Raincoast products used in this recipe

Raincoast Wild Salmon

Canned salmon, feta, and olives make this Greek Salmon "Shepherd's" Pie delicious.
  • ½ sweet onion chopped
  • 1 Tbsp ghee
  • 1 Tbsp garlic crushed
  • 1 tsp dried mustard powder
  • 1 cup finely chopped carrots approx. 4 medium carrots
  • ¼ cup kalamata olives thinly sliced
  • 75 g feta cheese crumbled or shredded
  • ½ Tbsp lemon (juiced about 1.5 )
  • 4 Can Raincoast Trading - Wild Pink Salmon
  • 4 cups dill mashed potatoes (3-4 large cooked peeled white potatoes tablespoon butter, ⅛-1/4 cup dill pickle brine, almond milk as needed for desired consistency (1/4-1/2 cups), salt to taste
  1. Preheat oven to 350F.
  2. In a frying pan over medium heat, melt butter and saute onions.

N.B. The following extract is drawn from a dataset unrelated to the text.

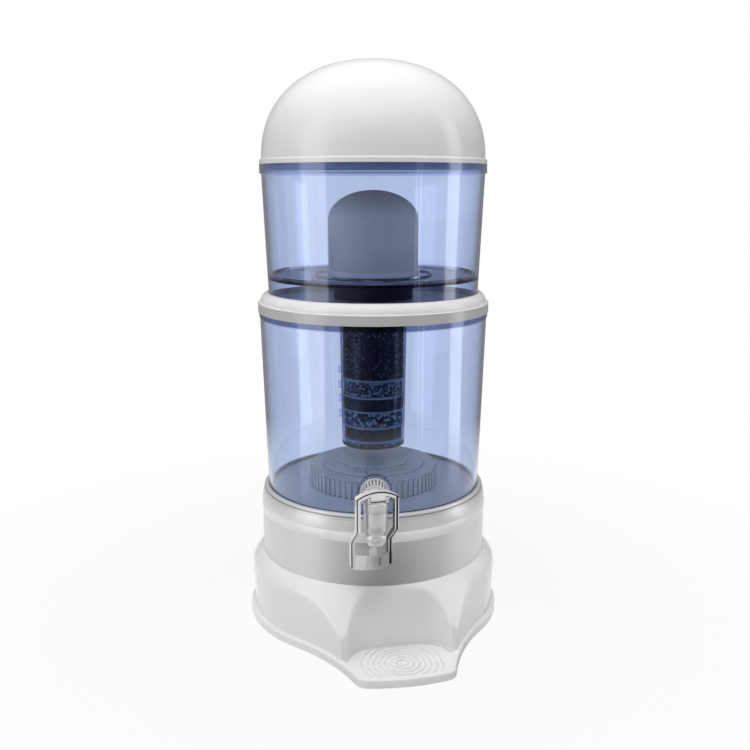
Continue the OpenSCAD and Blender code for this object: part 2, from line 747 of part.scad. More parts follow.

  3. Add garlic, carrots and mustard powder when onions are translucent.
  4. When carrots are soft, remove from heat.
  5. In a casserole dish pour in salmon, onion mixture, olives, feta cheese, and lemon juice. Mix well so that salmon is flaked apart, and spread evenly.
  6. Top with mashed potatoes.
  7. Put in oven to heat through salmon (everything is already cooked at this point). If desired, broil until potatoes are golden brown on top.